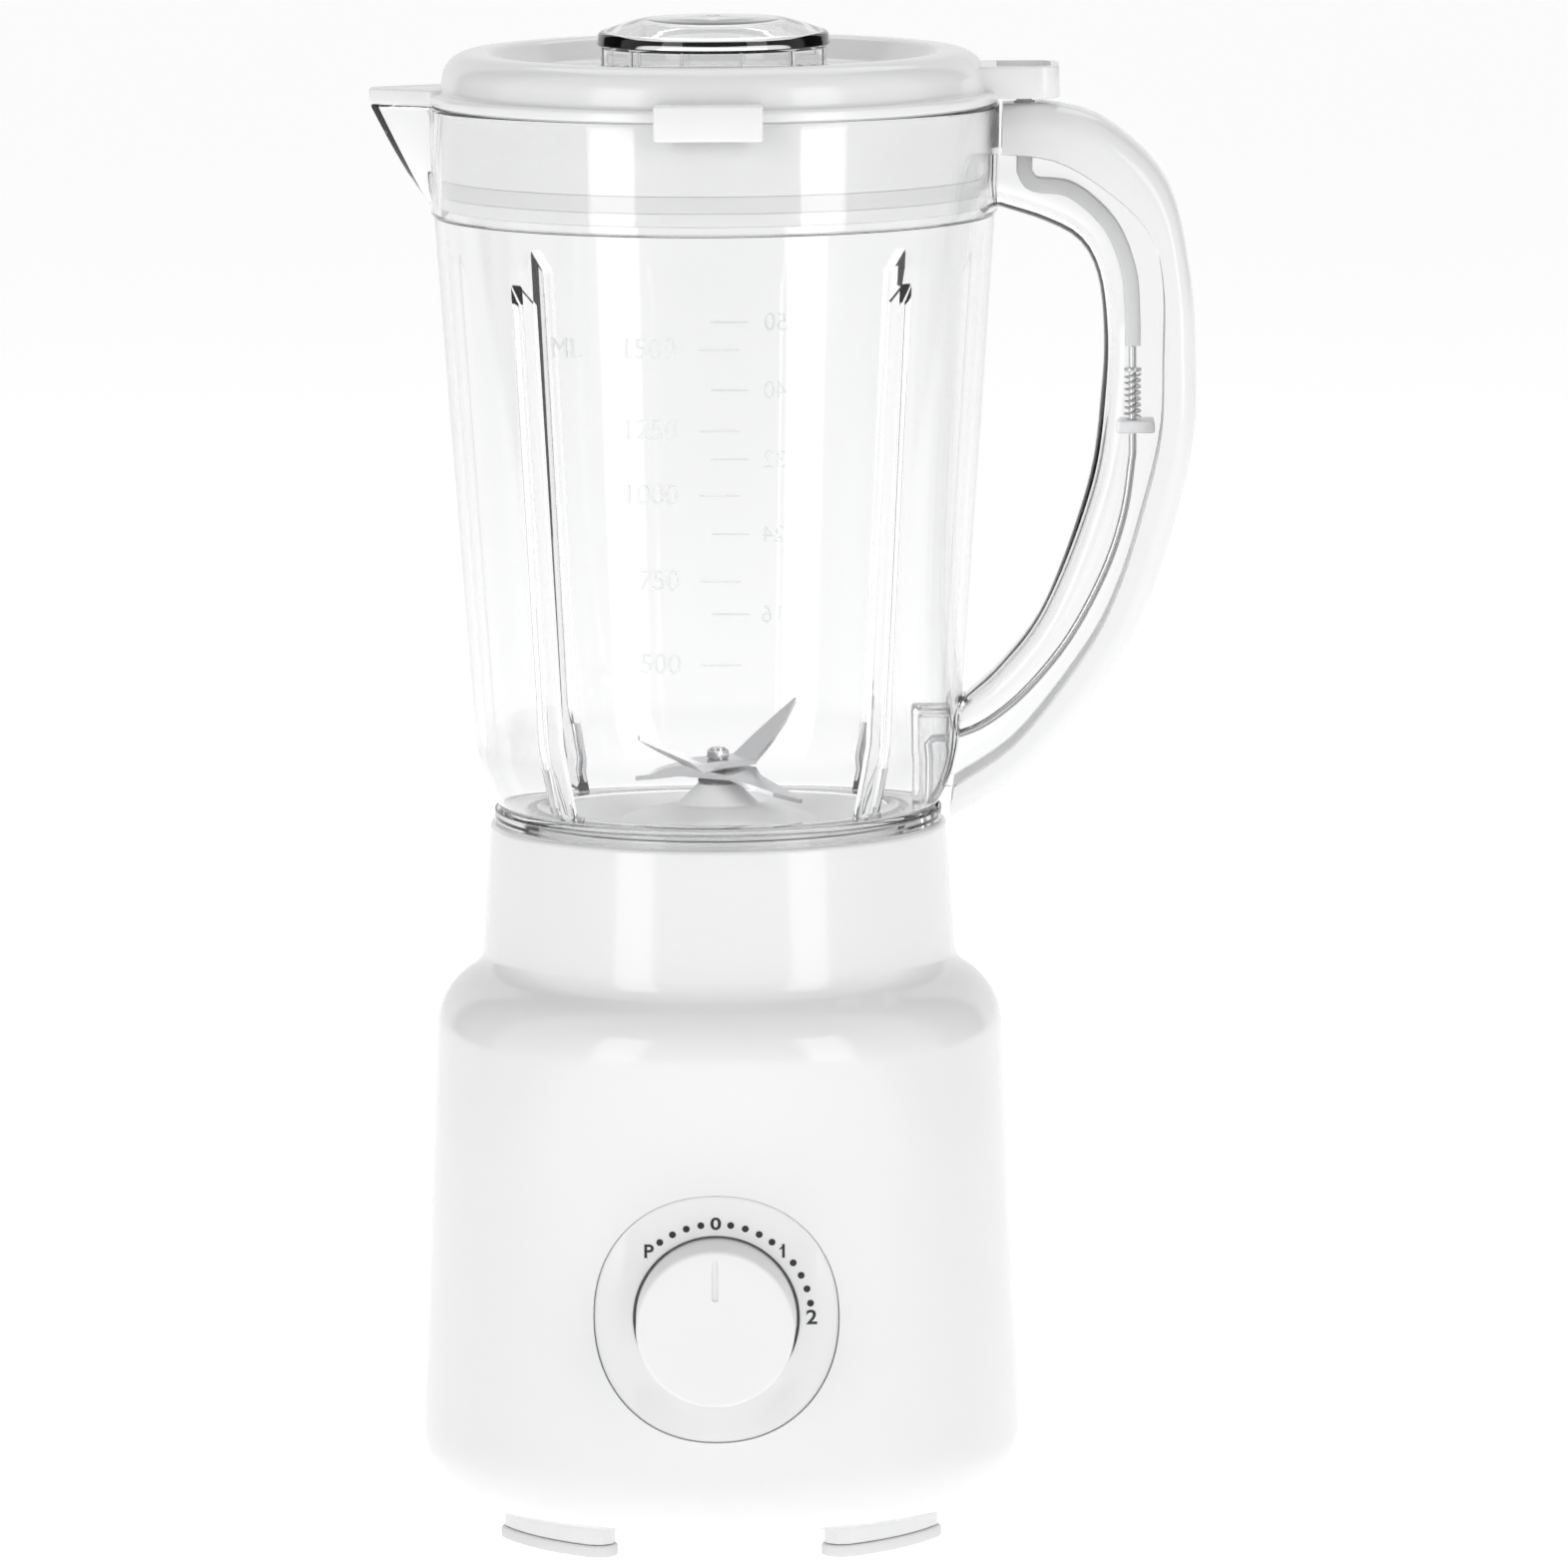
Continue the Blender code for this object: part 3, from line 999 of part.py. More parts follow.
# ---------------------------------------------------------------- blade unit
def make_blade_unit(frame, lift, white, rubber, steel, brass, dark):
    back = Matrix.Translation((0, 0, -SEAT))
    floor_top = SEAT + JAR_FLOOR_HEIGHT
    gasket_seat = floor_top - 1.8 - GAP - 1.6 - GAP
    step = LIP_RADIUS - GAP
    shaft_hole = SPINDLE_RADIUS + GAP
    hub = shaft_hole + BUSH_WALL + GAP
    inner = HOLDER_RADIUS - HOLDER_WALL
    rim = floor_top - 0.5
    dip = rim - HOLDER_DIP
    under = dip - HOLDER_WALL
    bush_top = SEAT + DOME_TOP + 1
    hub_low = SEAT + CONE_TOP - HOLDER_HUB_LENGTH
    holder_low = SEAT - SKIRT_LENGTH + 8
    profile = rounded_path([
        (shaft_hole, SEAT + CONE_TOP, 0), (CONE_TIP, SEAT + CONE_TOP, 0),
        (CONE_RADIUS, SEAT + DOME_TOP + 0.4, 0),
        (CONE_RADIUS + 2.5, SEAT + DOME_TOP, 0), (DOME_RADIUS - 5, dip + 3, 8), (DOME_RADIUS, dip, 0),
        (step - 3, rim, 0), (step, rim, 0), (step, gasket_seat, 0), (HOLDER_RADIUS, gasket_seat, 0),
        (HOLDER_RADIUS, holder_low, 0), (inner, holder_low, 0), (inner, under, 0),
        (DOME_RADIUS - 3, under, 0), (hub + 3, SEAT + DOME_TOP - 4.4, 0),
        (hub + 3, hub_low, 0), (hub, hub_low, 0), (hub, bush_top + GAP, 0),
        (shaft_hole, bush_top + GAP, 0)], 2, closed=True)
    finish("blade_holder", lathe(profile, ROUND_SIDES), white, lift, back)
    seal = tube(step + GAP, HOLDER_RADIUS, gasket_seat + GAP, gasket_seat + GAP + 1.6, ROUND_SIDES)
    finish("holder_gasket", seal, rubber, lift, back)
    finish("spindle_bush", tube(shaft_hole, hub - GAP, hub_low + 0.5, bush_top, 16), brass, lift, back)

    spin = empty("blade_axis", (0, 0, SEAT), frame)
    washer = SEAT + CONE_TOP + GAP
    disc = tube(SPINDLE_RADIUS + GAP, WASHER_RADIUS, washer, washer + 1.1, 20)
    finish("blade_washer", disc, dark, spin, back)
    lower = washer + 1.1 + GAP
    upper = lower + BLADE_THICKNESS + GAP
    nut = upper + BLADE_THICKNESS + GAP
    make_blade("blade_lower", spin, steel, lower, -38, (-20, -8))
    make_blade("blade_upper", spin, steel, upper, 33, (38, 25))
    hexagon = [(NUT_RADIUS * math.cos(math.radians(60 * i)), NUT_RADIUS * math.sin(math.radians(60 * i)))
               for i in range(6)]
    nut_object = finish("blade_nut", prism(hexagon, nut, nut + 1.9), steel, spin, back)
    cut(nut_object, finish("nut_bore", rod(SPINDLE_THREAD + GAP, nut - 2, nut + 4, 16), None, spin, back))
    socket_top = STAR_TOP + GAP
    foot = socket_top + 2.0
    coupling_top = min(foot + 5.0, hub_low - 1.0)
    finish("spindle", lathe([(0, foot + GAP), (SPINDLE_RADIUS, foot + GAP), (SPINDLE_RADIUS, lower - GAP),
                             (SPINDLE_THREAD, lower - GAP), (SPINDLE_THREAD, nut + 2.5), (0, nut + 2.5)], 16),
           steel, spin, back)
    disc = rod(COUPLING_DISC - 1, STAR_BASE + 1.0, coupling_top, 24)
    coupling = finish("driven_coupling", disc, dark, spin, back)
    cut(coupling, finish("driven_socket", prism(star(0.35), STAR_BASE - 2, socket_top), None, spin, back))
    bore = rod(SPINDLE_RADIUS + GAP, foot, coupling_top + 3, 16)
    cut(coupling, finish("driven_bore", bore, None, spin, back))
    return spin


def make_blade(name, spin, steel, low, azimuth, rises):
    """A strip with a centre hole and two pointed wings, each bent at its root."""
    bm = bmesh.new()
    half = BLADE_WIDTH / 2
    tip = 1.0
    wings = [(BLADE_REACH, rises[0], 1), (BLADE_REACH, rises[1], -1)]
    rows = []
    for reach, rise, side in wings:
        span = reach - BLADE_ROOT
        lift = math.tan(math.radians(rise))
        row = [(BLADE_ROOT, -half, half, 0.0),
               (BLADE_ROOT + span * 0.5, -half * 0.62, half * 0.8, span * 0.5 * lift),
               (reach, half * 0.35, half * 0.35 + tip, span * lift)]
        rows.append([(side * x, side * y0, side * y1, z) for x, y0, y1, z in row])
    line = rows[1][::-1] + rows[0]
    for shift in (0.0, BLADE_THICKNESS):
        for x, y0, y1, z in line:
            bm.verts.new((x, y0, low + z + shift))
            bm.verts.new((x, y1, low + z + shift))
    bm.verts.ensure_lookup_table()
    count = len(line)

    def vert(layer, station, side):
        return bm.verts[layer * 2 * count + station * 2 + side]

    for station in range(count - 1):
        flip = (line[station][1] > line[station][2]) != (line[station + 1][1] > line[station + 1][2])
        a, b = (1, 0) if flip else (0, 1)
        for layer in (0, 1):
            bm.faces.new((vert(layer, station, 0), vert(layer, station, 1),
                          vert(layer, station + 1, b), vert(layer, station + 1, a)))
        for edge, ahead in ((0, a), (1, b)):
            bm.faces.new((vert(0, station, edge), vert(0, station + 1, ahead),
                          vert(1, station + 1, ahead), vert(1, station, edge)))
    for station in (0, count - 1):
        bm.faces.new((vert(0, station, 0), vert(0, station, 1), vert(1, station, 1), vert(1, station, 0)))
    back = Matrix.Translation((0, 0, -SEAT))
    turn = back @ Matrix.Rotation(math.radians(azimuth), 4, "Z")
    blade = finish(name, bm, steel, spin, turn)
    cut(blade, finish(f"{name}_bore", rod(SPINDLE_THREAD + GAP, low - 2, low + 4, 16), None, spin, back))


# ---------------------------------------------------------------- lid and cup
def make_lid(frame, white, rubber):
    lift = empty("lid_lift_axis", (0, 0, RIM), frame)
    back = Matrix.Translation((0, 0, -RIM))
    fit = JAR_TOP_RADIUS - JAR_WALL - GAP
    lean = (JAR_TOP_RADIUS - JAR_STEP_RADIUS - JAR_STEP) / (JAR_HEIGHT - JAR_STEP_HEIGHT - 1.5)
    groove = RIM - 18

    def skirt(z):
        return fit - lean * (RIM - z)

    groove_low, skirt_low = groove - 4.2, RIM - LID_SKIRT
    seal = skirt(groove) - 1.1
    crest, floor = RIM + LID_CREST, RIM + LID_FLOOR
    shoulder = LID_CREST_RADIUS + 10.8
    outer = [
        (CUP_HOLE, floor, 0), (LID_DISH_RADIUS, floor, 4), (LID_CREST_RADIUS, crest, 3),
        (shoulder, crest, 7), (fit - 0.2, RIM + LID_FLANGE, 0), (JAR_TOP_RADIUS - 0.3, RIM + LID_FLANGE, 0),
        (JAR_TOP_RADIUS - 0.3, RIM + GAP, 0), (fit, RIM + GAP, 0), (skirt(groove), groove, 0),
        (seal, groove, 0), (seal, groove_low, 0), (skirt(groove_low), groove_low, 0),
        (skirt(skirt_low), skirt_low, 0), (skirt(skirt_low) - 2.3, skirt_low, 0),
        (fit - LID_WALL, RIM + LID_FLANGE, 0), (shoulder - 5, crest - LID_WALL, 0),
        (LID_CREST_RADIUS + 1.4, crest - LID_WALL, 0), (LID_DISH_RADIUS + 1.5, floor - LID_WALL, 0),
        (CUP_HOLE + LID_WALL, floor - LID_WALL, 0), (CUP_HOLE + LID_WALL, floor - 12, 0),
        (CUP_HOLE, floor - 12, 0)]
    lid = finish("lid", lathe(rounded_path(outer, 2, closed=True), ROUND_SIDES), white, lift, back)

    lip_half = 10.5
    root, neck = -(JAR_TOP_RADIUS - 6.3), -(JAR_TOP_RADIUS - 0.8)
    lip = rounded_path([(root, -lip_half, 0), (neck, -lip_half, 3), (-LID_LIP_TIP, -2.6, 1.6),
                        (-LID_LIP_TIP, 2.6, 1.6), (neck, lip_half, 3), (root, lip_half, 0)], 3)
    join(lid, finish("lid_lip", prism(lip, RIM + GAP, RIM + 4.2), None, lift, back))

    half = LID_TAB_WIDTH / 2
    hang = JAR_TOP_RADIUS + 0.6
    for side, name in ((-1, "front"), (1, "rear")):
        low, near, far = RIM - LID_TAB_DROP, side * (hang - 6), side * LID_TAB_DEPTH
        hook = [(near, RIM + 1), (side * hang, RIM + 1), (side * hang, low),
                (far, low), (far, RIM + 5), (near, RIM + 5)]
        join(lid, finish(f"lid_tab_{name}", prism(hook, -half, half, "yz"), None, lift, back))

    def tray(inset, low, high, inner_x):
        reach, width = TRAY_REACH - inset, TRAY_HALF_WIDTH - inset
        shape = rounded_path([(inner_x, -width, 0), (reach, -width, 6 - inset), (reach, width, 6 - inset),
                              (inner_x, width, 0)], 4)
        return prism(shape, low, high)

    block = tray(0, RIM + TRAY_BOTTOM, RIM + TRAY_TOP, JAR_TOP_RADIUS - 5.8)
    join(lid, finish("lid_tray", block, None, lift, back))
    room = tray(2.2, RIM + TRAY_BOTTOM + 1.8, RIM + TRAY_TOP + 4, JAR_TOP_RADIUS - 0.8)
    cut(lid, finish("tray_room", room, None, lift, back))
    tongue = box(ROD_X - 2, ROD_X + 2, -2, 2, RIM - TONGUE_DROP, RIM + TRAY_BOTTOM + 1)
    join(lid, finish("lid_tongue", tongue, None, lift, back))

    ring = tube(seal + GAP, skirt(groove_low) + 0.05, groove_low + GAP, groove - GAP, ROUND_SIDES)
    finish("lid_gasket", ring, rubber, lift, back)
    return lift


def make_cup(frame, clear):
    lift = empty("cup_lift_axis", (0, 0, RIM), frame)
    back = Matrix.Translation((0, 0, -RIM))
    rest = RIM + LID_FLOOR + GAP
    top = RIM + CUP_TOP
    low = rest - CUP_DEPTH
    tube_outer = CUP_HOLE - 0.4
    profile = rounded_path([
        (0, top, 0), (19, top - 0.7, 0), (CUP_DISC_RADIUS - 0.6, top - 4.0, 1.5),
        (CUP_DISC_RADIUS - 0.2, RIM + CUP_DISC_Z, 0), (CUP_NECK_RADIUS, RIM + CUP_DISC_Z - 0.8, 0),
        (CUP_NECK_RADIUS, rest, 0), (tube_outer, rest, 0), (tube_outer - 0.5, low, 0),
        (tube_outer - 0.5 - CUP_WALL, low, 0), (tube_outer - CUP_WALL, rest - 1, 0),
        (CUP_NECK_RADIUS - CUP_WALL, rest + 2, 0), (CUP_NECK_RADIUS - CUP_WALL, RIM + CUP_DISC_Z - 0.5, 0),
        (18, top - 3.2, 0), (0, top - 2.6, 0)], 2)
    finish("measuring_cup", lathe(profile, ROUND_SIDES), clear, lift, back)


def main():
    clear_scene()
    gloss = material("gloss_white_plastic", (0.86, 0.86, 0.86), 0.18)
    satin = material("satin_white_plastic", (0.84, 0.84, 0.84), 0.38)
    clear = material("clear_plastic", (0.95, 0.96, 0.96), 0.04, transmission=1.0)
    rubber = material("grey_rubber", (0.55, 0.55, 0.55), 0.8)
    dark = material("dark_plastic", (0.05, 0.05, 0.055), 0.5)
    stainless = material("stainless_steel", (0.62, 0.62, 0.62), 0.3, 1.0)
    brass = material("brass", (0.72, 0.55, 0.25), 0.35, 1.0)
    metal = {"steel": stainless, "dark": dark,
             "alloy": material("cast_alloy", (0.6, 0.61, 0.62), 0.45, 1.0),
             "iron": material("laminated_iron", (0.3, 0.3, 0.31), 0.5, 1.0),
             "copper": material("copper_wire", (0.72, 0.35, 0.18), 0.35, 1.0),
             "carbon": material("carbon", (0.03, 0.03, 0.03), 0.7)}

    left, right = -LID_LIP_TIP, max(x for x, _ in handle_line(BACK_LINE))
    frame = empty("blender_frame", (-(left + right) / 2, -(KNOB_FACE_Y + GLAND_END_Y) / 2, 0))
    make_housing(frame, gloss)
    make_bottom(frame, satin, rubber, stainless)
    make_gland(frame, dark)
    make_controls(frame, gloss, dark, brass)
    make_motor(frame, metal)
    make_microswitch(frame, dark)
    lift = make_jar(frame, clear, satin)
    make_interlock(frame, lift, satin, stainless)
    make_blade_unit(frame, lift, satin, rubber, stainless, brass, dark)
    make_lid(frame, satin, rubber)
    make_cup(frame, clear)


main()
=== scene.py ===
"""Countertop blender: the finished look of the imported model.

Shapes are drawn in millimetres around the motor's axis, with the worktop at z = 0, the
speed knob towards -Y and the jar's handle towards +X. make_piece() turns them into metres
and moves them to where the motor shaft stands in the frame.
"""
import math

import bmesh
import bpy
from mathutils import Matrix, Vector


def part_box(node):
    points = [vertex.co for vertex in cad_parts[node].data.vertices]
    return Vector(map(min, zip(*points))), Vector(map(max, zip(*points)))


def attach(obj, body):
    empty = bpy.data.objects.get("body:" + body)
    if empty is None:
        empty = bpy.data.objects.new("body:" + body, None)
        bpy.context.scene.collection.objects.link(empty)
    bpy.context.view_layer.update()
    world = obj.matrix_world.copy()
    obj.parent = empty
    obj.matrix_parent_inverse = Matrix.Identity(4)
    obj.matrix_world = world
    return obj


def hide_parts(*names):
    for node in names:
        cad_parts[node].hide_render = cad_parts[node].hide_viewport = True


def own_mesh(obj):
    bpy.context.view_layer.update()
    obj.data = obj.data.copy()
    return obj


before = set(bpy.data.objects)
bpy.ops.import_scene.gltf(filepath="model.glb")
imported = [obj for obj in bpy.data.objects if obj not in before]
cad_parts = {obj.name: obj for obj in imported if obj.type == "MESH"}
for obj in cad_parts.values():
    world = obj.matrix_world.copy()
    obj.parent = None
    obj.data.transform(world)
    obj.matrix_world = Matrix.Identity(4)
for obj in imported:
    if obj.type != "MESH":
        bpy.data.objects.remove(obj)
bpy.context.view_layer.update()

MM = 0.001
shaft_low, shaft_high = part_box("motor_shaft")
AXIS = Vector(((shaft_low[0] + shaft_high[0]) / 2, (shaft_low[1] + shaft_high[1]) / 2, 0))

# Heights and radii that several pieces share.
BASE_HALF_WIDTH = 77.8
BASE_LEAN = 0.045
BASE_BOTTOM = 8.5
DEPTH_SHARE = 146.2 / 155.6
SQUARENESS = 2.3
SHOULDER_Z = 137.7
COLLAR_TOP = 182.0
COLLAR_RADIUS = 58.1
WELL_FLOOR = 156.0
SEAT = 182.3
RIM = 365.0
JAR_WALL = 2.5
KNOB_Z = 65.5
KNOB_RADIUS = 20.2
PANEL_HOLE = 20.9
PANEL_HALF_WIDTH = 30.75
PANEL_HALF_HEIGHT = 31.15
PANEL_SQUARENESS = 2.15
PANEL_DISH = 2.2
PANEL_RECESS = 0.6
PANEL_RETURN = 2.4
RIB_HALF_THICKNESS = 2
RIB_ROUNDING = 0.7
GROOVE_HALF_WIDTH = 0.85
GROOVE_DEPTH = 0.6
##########
◆ What is asked:
Exactly and exclusively, reproduce the lines that start at the line containing "left, right = -LID_LIP_TIP, max(x" and end at the line containing "obj.matrix_world = Matrix.Identity(4)", inclusive of both.

◆ Expected answer:
    left, right = -LID_LIP_TIP, max(x for x, _ in handle_line(BACK_LINE))
    frame = empty("blender_frame", (-(left + right) / 2, -(KNOB_FACE_Y + GLAND_END_Y) / 2, 0))
    make_housing(frame, gloss)
    make_bottom(frame, satin, rubber, stainless)
    make_gland(frame, dark)
    make_controls(frame, gloss, dark, brass)
    make_motor(frame, metal)
    make_microswitch(frame, dark)
    lift = make_jar(frame, clear, satin)
    make_interlock(frame, lift, satin, stainless)
    make_blade_unit(frame, lift, satin, rubber, stainless, brass, dark)
    make_lid(frame, satin, rubber)
    make_cup(frame, clear)


main()
=== scene.py ===
"""Countertop blender: the finished look of the imported model.

Shapes are drawn in millimetres around the motor's axis, with the worktop at z = 0, the
speed knob towards -Y and the jar's handle towards +X. make_piece() turns them into metres
and moves them to where the motor shaft stands in the frame.
"""
import math

import bmesh
import bpy
from mathutils import Matrix, Vector


def part_box(node):
    points = [vertex.co for vertex in cad_parts[node].data.vertices]
    return Vector(map(min, zip(*points))), Vector(map(max, zip(*points)))


def attach(obj, body):
    empty = bpy.data.objects.get("body:" + body)
    if empty is None:
        empty = bpy.data.objects.new("body:" + body, None)
        bpy.context.scene.collection.objects.link(empty)
    bpy.context.view_layer.update()
    world = obj.matrix_world.copy()
    obj.parent = empty
    obj.matrix_parent_inverse = Matrix.Identity(4)
    obj.matrix_world = world
    return obj


def hide_parts(*names):
    for node in names:
        cad_parts[node].hide_render = cad_parts[node].hide_viewport = True


def own_mesh(obj):
    bpy.context.view_layer.update()
    obj.data = obj.data.copy()
    return obj


before = set(bpy.data.objects)
bpy.ops.import_scene.gltf(filepath="model.glb")
imported = [obj for obj in bpy.data.objects if obj not in before]
cad_parts = {obj.name: obj for obj in imported if obj.type == "MESH"}
for obj in cad_parts.values():
    world = obj.matrix_world.copy()
    obj.parent = None
    obj.data.transform(world)
    obj.matrix_world = Matrix.Identity(4)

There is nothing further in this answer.